A Mostly Ordinary Morning

A Mostly Ordinary Morning June 5, 2014
R3 Contributor

Some mornings at Manna House are mostly ordinary.  I arrive at 6:40a.m., and Montrell is there waiting at the front gate to greet me.  He’s always there earlier than me and he always jokes that I’m late.  After I get the gate open and get into the house, there is more routine:  plug in the coffee pots, unlock all the interior doors, open a few shut windows, open blinds, check laundry, sit and read, reflect and pray until 7:30a.m., fill sugar containers, set out other items for serving coffee, start to let early arriving volunteers into the house, and then, at 7:45a.m., take the list for showers and “socks and hygiene.”
Once we do job assignments with volunteers, we pray, then we open the gate to the backyard at 8:00a.m., pray with our guests, and the morning begins:  serving coffee, offering showers with a change of clothes, offering “socks and hygiene.”  Hospitality isn’t that complicated, at least on a mostly ordinary day.
 There are a few “special requests” to be addressed.  One guest needs a pair of shoes, another needs a Bible, yet another is seeking a “letter of homelessness” for a rehabilitation program.  There is nothing really that special about those requests, except that they don’t happen every day.
I don’t mind mostly ordinary mornings at Manna House.  Hospitality moves along with a kind of organized chaos.  There are no serious conflicts or fights.  There is instead a lot of laughter as stories and jokes get shared.  There’s a lot of sugar and creamer served with the coffee.  There’s a lot of laundry to be done.  There’s a lot of sorting of donations to get through.
In the midst of this mostly ordinary morning, though, we learn that a guest has lost his twenty two year old son to a drug overdose.  The guest is weeping in the backyard.  Some of us long term volunteers take turns listening, consoling, just sitting with him.  His heart is broken.  He’s lost three other family members in the past year.  He’s a man of many sorrows.
Meanwhile, in the house, a new guest arrives.  He looks lost and he is lost.  “I’m from Atlanta.  I don’t know where to go or what to do.”  Byron takes him aside to fill him in on what’s available at Manna House and in Memphis.
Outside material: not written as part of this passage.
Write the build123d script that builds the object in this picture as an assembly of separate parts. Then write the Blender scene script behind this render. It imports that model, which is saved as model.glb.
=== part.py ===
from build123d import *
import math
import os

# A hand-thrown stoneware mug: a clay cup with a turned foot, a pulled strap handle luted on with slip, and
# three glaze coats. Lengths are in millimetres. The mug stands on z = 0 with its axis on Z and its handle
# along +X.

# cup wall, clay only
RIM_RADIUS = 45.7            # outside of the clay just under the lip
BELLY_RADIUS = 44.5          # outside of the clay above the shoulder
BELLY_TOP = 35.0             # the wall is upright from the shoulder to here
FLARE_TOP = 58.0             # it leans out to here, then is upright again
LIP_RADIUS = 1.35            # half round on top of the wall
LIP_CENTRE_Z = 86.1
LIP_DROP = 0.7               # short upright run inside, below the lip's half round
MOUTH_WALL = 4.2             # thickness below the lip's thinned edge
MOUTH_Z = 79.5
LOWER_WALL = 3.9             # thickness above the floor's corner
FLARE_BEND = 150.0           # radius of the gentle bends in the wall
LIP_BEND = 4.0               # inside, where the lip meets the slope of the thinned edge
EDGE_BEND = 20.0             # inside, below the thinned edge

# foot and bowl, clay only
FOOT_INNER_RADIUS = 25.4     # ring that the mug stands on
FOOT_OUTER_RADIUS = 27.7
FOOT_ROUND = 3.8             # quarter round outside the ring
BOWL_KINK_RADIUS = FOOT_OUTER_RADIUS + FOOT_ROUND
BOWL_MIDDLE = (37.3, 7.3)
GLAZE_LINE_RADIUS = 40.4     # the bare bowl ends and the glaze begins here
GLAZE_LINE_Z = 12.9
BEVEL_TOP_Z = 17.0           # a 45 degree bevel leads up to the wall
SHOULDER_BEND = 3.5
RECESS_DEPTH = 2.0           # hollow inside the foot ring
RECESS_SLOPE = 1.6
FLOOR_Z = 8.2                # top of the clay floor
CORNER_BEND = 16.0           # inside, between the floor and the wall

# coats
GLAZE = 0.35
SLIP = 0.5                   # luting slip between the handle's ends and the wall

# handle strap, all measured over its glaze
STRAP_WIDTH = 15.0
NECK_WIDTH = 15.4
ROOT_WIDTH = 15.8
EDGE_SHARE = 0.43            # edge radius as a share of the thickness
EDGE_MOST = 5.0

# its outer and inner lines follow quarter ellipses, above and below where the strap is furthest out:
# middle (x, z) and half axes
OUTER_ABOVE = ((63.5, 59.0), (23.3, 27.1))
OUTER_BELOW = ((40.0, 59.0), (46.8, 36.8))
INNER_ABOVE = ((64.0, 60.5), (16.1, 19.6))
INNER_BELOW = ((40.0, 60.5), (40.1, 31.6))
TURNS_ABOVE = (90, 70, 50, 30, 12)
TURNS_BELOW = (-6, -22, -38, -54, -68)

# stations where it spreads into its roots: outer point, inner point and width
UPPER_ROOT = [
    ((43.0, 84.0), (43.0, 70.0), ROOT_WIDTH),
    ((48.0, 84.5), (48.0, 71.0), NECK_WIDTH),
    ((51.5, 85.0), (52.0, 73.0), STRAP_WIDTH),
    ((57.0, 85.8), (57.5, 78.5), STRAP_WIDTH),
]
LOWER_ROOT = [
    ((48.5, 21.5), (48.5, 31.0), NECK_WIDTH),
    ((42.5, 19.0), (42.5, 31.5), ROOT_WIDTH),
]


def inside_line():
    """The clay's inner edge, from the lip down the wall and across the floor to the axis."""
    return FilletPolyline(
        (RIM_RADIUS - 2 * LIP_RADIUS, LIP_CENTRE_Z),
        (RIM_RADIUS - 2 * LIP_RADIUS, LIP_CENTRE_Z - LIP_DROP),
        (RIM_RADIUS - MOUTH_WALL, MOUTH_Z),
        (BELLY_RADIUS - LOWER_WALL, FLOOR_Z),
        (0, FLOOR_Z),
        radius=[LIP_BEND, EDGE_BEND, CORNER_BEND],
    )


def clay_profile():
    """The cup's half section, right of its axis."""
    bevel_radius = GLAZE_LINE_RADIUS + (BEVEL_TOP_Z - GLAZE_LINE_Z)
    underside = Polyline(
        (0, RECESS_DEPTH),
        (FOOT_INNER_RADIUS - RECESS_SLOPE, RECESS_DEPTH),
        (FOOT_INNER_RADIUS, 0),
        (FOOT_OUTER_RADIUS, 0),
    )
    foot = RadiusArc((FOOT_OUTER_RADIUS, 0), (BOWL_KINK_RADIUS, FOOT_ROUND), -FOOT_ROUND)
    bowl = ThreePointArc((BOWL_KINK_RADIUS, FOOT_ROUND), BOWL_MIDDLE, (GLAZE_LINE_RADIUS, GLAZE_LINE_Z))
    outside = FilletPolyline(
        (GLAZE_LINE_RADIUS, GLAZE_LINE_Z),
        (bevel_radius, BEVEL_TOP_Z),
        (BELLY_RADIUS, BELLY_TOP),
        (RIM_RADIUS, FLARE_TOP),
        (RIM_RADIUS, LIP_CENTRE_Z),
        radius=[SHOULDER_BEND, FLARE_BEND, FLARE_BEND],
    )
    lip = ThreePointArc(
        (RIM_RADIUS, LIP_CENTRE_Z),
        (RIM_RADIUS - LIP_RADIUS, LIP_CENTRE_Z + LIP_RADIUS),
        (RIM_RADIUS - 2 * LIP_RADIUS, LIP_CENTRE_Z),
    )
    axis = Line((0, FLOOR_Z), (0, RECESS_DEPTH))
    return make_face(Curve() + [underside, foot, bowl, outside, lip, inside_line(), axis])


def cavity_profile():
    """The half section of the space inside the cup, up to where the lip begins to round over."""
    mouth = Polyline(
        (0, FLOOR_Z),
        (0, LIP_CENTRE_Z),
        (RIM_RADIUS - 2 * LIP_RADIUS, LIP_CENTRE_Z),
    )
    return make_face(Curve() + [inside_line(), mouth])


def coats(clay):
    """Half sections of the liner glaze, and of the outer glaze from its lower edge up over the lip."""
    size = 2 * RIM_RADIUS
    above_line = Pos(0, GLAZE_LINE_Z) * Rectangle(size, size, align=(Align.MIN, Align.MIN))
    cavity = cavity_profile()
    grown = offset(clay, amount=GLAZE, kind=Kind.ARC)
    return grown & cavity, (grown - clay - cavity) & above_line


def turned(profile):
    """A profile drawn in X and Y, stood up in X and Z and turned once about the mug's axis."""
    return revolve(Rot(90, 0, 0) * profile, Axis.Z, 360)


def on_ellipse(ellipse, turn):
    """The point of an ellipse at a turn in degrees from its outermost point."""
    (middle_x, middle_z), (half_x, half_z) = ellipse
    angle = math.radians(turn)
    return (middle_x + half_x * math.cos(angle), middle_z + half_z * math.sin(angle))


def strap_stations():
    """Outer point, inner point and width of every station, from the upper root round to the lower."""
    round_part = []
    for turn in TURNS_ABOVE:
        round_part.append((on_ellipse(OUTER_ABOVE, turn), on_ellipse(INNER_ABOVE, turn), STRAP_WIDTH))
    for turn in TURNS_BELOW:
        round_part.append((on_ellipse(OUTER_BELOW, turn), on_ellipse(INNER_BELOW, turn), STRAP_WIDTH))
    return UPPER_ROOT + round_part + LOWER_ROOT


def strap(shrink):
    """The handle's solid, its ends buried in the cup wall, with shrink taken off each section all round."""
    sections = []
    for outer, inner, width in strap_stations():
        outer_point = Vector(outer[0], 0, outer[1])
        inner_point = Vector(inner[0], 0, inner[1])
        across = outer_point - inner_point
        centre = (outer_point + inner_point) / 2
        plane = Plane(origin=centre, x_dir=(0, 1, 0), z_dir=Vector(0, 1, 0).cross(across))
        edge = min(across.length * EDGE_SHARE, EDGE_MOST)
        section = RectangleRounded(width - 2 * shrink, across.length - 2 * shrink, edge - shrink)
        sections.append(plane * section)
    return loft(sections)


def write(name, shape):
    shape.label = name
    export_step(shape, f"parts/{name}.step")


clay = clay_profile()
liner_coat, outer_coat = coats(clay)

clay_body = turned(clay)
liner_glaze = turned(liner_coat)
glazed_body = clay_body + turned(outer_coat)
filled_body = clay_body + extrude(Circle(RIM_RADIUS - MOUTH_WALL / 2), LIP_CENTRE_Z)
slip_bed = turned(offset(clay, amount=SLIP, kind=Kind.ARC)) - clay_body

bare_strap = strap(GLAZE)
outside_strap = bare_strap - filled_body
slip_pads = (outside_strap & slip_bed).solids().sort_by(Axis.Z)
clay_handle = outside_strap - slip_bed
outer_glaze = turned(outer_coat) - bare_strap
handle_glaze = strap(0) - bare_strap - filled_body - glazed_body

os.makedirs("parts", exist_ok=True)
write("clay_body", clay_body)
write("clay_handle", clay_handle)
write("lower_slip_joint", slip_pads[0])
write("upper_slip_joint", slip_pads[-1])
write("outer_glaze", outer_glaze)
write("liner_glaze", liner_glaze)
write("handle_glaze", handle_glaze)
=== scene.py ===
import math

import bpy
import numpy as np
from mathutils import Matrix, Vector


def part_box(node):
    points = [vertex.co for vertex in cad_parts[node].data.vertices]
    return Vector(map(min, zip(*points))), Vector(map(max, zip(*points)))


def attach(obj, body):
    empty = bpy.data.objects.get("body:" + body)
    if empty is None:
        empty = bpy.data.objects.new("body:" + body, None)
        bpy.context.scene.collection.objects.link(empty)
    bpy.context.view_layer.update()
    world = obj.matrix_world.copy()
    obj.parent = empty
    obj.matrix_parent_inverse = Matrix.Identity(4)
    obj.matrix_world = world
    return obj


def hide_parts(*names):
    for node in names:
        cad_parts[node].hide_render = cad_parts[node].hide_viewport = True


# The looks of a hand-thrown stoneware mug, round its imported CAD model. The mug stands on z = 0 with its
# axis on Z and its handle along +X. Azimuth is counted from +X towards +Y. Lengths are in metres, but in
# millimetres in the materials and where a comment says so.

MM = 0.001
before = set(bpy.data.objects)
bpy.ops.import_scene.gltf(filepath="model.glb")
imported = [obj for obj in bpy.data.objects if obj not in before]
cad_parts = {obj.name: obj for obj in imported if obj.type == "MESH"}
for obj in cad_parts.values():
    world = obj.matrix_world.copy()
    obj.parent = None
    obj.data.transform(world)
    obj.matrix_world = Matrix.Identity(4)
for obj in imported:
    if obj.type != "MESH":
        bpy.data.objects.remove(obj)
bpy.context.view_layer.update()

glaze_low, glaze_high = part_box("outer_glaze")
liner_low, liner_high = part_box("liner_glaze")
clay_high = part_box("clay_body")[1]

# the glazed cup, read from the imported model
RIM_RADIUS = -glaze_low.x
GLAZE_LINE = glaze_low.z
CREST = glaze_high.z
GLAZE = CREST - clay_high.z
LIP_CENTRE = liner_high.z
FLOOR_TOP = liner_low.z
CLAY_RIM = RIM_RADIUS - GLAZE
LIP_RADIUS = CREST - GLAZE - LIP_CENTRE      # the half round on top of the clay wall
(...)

Still, the ordinary steadily goes on.  A few guests share hopes about job prospects.  Another guest shares a hope about getting into some housing.  There’s a chess game that is played with friendly intensity. As the morning draws to a close, floors get swept and mopped.  Toilets and showers get cleaned.  Coffee pots and sugar dispensers get washed.  Laundry gets started.
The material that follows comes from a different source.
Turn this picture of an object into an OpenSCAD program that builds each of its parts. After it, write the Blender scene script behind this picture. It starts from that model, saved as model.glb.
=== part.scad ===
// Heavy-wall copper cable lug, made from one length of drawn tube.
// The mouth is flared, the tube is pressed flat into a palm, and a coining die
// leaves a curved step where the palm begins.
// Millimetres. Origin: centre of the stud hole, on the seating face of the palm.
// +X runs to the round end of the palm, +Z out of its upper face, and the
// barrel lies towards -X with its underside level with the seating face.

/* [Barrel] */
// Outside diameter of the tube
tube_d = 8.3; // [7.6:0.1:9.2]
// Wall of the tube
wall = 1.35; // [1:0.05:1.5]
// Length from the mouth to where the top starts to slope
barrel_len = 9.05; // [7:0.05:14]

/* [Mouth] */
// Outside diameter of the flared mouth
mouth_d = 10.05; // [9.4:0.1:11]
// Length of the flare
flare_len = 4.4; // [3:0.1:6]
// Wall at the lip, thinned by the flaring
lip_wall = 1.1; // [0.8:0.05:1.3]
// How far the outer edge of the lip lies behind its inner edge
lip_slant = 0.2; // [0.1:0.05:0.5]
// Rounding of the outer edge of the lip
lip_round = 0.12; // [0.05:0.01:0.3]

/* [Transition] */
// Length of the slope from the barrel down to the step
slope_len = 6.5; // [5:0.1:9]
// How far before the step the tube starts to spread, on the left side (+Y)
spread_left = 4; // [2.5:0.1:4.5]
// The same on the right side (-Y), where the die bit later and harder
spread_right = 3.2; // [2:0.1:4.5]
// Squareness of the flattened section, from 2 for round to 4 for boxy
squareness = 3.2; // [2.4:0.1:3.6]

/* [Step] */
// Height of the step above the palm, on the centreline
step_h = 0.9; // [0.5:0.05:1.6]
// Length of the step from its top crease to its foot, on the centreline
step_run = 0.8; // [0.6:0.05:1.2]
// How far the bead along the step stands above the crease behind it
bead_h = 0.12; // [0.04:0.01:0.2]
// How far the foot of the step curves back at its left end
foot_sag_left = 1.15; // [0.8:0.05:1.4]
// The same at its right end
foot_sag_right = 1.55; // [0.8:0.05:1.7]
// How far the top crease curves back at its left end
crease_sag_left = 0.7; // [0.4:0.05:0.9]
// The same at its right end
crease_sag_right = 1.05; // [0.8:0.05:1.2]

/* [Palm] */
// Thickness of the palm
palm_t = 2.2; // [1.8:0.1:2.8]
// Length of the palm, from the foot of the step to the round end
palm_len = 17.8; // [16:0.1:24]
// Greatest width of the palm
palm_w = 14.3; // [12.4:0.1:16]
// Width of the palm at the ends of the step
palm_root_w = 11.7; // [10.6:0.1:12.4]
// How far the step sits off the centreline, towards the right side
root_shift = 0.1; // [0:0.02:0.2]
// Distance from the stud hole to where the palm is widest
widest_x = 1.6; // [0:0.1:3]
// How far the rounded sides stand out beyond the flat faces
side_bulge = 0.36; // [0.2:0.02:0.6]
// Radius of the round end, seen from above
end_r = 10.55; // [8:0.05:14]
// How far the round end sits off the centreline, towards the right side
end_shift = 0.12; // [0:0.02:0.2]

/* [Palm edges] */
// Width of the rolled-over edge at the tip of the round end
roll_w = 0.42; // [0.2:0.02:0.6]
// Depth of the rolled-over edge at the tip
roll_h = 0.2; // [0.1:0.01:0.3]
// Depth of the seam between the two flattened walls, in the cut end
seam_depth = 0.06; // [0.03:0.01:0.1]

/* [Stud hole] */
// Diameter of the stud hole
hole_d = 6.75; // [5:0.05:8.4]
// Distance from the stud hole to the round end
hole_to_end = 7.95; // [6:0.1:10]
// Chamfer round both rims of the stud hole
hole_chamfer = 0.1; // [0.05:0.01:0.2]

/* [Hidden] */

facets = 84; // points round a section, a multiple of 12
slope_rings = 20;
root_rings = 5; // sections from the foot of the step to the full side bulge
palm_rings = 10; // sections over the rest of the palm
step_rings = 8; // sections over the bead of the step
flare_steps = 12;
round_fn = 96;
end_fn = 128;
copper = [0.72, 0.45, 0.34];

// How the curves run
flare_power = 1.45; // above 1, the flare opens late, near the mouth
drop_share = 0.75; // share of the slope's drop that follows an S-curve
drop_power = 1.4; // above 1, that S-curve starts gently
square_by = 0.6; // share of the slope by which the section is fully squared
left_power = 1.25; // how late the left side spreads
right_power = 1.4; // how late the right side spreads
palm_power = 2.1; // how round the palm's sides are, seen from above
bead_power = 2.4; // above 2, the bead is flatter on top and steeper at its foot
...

 At reflection time, after we’ve closed and are done cleaning up, we have a few moments to share thoughts from the morning. The Germantown United Methodist Youth Group has returned to volunteer every Monday, as they have done for many past summers.  One of the youth in the group asks about Sarah.  “She wasn’t here today.  I remember her from last summer.  Does she still come?”  I have to let this young person know that Sarah died this past December.
 Hospitality isn’t that complicated on a mostly ordinary day.  There is joy and there is sorrow.  There’s sharing of our lives in ways that keep us going, guests and volunteers alike. 
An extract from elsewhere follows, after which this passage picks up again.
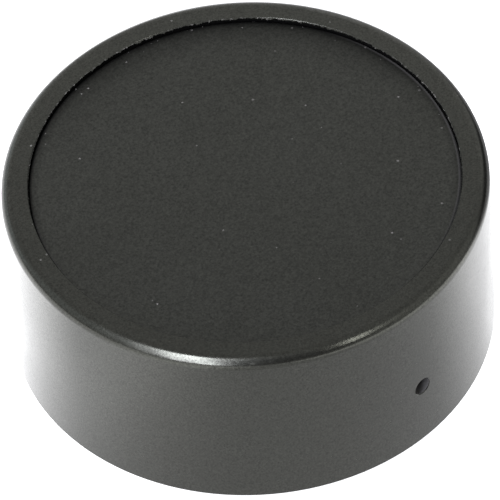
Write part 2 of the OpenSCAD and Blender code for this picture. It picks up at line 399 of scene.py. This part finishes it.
MATERIALS = {
    "housing_plastic": turned_black_plastic(),
    "pad_plastic": grained_black_plastic(),
    "adhesive_film": film(),
    "stainless_plate": metal("stainless_plate", (0.56, 0.55, 0.53, 1), 0.25),
    "zinc_screws": metal("zinc_screws", (0.52, 0.53, 0.55, 1), 0.28),
    "foam": foam(),
    "retainer_aluminium": metal("retainer_aluminium", (0.74, 0.74, 0.75, 1), 0.28),
    "yoke_steel": metal("yoke_steel", (0.4, 0.39, 0.38, 1), 0.34, stain=0.35),
    "magnet_nickel": metal("magnet_nickel", (0.62, 0.59, 0.54, 1), 0.14, turned=0.0004, stain=0.12),
    "sleeve_brass": metal("sleeve_brass", (0.71, 0.5, 0.21, 1), 0.24),
    "cage_plastic": nylon(),
    "black_oxide_steel": oxide(),
    "foot_rubber": rubber(),
}

for part in frame["record"]["subparts"]:
    node = frame["nodes"][part["node"]]
    node.data.materials.clear()
    node.data.materials.append(MATERIALS[part["material_slot"]])


# ---- the burr at the rim's inner edge ----

BURR_STEPS = 900
BURR_REACH = math.radians(100)  # to each side of the middle of the dusty side
BURR_MEMORY = 0.84  # how much of its width each step keeps from the one before
BURR_WANDER = 0.13
BURR_SPIKE = 0.2
SPIKE_RARITY = 8


def rim_burr():
    """A thin ragged lip that the cutter left along one side of the rim's inner edge."""
    rng = random.Random(7)
    middle = math.atan2(DUST_AND_SHADE_SIDE[1], DUST_AND_SHADE_SIDE[0])
    rows = []
    width = 0.0
    for i in range(BURR_STEPS + 1):
        share = 2 * i / BURR_STEPS - 1
        angle = middle + share * BURR_REACH
        size = 1 - share**2
        width = BURR_MEMORY * width + rng.uniform(-BURR_WANDER, BURR_WANDER)
        spike = rng.random() ** SPIKE_RARITY
        inner = RIM_R - size * (BURR_SPIKE * spike + abs(width)) * MM
        outer = RIM_R + size * rng.uniform(0.4, 0.9) * RIM_CHAMFER
        top = PUCK_TOP - rng.uniform(0.004, 0.024) * MM
        low = PUCK_TOP - rng.uniform(0.11, 0.17) * MM
        lip = top - rng.uniform(0.002, 0.022) * MM
        points = [(outer, top), (inner, lip), (inner + 0.01 * MM, low), (outer, low)]
        rows.append([(r * math.cos(angle), r * math.sin(angle), z) for r, z in points])
    corners = len(rows[0])
    last = BURR_STEPS * corners
    vertices = [p for row in rows for p in row]
    faces = [tuple(range(corners)), tuple(range(last, last + corners))[::-1]]
    for here in range(0, last, corners):
        there = here + corners
        for k in range(corners):
            n = (k + 1) % corners
            faces.append((here + k, here + n, there + n, there + k))
    mesh = bpy.data.meshes.new("rim_burr")
    mesh.from_pydata(vertices, [], faces)
    mesh.validate()
    mesh.materials.append(torn_plastic())
    piece = bpy.data.objects.new("rim_burr", mesh)
    bpy.context.scene.collection.objects.link(piece)
    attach(piece, "root")


rim_burr()


# ---- camera ----

CAMERA_AZIMUTH = math.radians(-42)
CAMERA_ELEVATION = math.radians(48.16)
CAMERA_ROLL = math.radians(-3.63)
CAMERA_DISTANCE = 1.84
CAMERA_LENS = 852.2
AIM_DROP = 11.25 * MM
AIM_ASIDE = 0.09 * MM
FAR_CLIP = 20


def direction(azimuth, elevation):
    """From the puck towards a place at this azimuth from -Y and this height above the horizon."""
    flat = math.cos(elevation)
    return Vector((math.sin(azimuth) * flat, -math.cos(azimuth) * flat, math.sin(elevation)))


def from_camera(azimuth, elevation):
    """The same in degrees, with the azimuth counted from the camera's own towards its right."""
    return direction(CAMERA_AZIMUTH + math.radians(azimuth), math.radians(elevation))


def add_camera():
    back = direction(CAMERA_AZIMUTH, CAMERA_ELEVATION)
    right = Vector((0, 0, 1)).cross(back).normalized()
    up = back.cross(right)
    spot = Vector((0, 0, PUCK_TOP)) + back * CAMERA_DISTANCE + right * AIM_ASIDE
    aim = Vector((0, 0, PUCK_TOP)) - up * AIM_DROP + right * AIM_ASIDE
    look = (aim - spot).to_track_quat("-Z", "Y").to_matrix().to_4x4()
    camera = bpy.data.objects.new("camera", bpy.data.cameras.new("camera"))
    camera.data.lens = CAMERA_LENS
    camera.data.clip_end = FAR_CLIP
    camera.matrix_world = Matrix.Translation(spot) @ look @ Matrix.Rotation(CAMERA_ROLL, 4, "Z")
    bpy.context.scene.collection.objects.link(camera)
    bpy.context.scene.camera = camera


# ---- floor ----

FLOOR_R = 1.2
FLOOR_SIDES = 96
FLOOR_GLOW = 1.1  # all over, before the zones below

# Zones of the floor's glow. A span is where a zone fades in, from none to full, in mm: ahead is
# towards the camera, aside is towards its right, and out is from the puck's axis.
NEAR_AHEAD = (26, 5)
NEAR_BACK = (-60, -15)
NEAR_GLOW = 0.95
LEFT_ASIDE = (-2, -45)
LEFT_END = (-76, -58)
LEFT_GLOW = 1.25
LEFT_CURVE = 1.8
CORNER_AHEAD = (12, 24)
CORNER_ASIDE = (-36, -50)
CORNER_LOSS = 0.35
BEYOND_OUT = (62, 100)
BEYOND_LEFT = (-10, -40)
BEYOND_LEFT_GLOW = 1.1
BEYOND_RIGHT = (60, 120)
BEYOND_RIGHT_GLOW = 1.4
RIGHT_ASIDE = (42, 75)
RIGHT_GLOW = 0.5
SHADE_ASIDE = (44, 56)
SHADE_BACK = (-10, -32)
SHADE_LOSS = 0.8


def floor_glow(paper):
    """How brightly the floor glows at each place."""
    front = from_camera(0, 0)
    ahead = paper.vector("DOT_PRODUCT", paper.place, front)
    aside = paper.vector("DOT_PRODUCT", paper.place, Vector((-front.y, front.x, 0)))

    def zone(value, span, full=1.0):
        return paper.remap(value, span[0] * MM, span[1] * MM, 0.0, full)

    def keep(loss):
        return paper.math("SUBTRACT", 1.0, loss)

    near = paper.times(zone(ahead, NEAR_AHEAD), zone(ahead, NEAR_BACK, NEAR_GLOW))
    left = paper.math("POWER", zone(aside, LEFT_ASIDE), LEFT_CURVE)
    left = paper.times(left, zone(aside, LEFT_END, LEFT_GLOW))
    corner = paper.times(zone(ahead, CORNER_AHEAD), zone(aside, CORNER_ASIDE, CORNER_LOSS))
    left = paper.times(left, keep(corner))
    beyond_left = zone(aside, BEYOND_LEFT, BEYOND_LEFT_GLOW)
    beyond_right = zone(aside, BEYOND_RIGHT, BEYOND_RIGHT_GLOW)
    beyond = paper.times(zone(paper.radius(), BEYOND_OUT), paper.plus(beyond_left, beyond_right))
    right = zone(aside, RIGHT_ASIDE, RIGHT_GLOW)
    shade = paper.times(zone(aside, SHADE_ASIDE), zone(ahead, SHADE_BACK, SHADE_LOSS))
    glow = paper.plus(paper.plus(near, left), paper.plus(right, FLOOR_GLOW))
    return paper.times(paper.plus(glow, beyond), keep(shade))


def add_floor():
    """A plain white sheet. Its glow is what the shiny wall mirrors, and from below it is clear."""
    mesh = bpy.data.meshes.new("floor")
    ring = [2 * math.pi * i / FLOOR_SIDES for i in range(FLOOR_SIDES)]
    corners = [(FLOOR_R * math.cos(a), FLOOR_R * math.sin(a), 0) for a in ring]
    mesh.from_pydata(corners, [], [range(FLOOR_SIDES)])
    floor = bpy.data.objects.new("floor", mesh)
    bpy.context.scene.collection.objects.link(floor)
    paper = Material("floor")
    seen = paper.node("ShaderNodeLightPath").outputs["Is Camera Ray"]
    paper.set(
        base_color=grey(0.08),
        roughness=0.9,
        specular_ior_level=0.1,
        emission_color=(1.0, 1.0, 1.02, 1.0),
        emission_strength=paper.math("MAXIMUM", floor_glow(paper), seen),
    )
    below = paper.node("ShaderNodeNewGeometry").outputs["Backfacing"]
    clear = paper.node("ShaderNodeBsdfTransparent").outputs[0]
    paper.end_in("Material Output", below, paper.shader.outputs[0], clear)
    mesh.materials.append(paper.material)


# ---- light ----

WORLD_LEVEL = 0.8

# Azimuth and elevation of the middle of a dark side, the cosine of the angle from it at which it
# begins and at which it is full, and the share of the light that is left there.
DARK_SIDES = [
    (132, 0, 0.85, 0.93, 0.15),
    (5, 36, 0.66, 0.94, 0.36),
]

COOL = (0.96, 0.98, 1.1)
SKY = (0.8, 0.92, 1.0)


def add_world():
    """Even grey light with two darker sides. The camera itself sees a white backdrop."""
    world = bpy.data.worlds.new("world")
    bpy.context.scene.world = world
    world.use_nodes = True
    sky = Nodes(world.node_tree)
    place = sky.node("ShaderNodeTexCoord").outputs["Generated"]
    level = WORLD_LEVEL
    for azimuth, elevation, begins, full, left in DARK_SIDES:
        near = sky.vector("DOT_PRODUCT", place, from_camera(azimuth, elevation))
        level = sky.times(sky.remap(near, begins, full, 1.0, left), level)
    dim = sky.tree.nodes["Background"]
    sky.feed(dim.inputs["Color"], grey(1.0))
    sky.feed(dim.inputs["Strength"], level)
    backdrop = sky.node("ShaderNodeBackground")
    sky.feed(backdrop.inputs["Color"], grey(1.0))
    seen = sky.node("ShaderNodeLightPath").outputs["Is Camera Ray"]
    sky.end_in("World Output", seen, dim.outputs[0], backdrop.outputs[0])


def add_softbox(name, azimuth, elevation, wide, high, radiance, distance=1.3, roll=0, color=(1, 1, 1)):
    """A soft light that faces the puck. Azimuth is from the camera's own; all angles are in degrees."""
    light = bpy.data.lights.new(name, "AREA")
    light.shape = "RECTANGLE"
    light.size = 2 * distance * math.tan(math.radians(wide / 2))
    light.size_y = 2 * distance * math.tan(math.radians(high / 2))
    light.energy = radiance * math.pi * light.size * light.size_y
    light.color = color
    box = bpy.data.objects.new(name, light)
    toward = from_camera(azimuth, elevation)
    box.matrix_world = (
        Matrix.Translation(toward * distance)
        @ toward.to_track_quat("Z", "Y").to_matrix().to_4x4()
        @ Matrix.Rotation(math.radians(roll), 4, "Z")
    )
    box.visible_camera = False
    bpy.context.scene.collection.objects.link(box)


add_camera()
add_floor()
add_world()

# Weak boxes behind and at the sides, and in front a window of three panes and a narrow tube.
add_softbox("back", 180, 28, 76, 48, 0.235, distance=0.25)
add_softbox("right", 85, 36, 50, 40, 0.3)
add_softbox("left", -85, 36, 50, 40, 0.4, color=SKY)
add_softbox("left_back", -132, 10, 50, 36, 0.6, color=SKY)
add_softbox("pane_near", -25.5, 42, 9, 68, 27, roll=12.5, color=COOL)
add_softbox("pane_middle", -37, 42, 6, 68, 25, roll=12.5, color=COOL)
add_softbox("pane_far", -50, 42, 9, 68, 3.2, roll=12.5, color=COOL)
add_softbox("tube", 48, 47, 2.5, 32, 27, roll=-17)

scene = bpy.context.scene
scene.view_settings.view_transform = "Standard"
scene.view_settings.look = "None"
I guess in some ways hospitality is like a sacrament, at least if we go with the definition from the Baltimore Catechismthat I’m old enough to remember: “A sacrament is an outward sign instituted by Christ to give grace.”  Jesus instituted hospitality for his disciples by telling them a story about the hungry, the thirsty, the stranger, the naked, the sick and imprisoned, and then telling them, “Whatever you do unto the least of these you do unto me” (Mt 25:40).  The grace comes in sharing hospitality; it is mostly the ordinary grace of sharing a welcome, some time together, and a few other goods.  And ordinary or not, this grace changes our hearts and our lives, and brings us a little closer to God’s Beloved Community.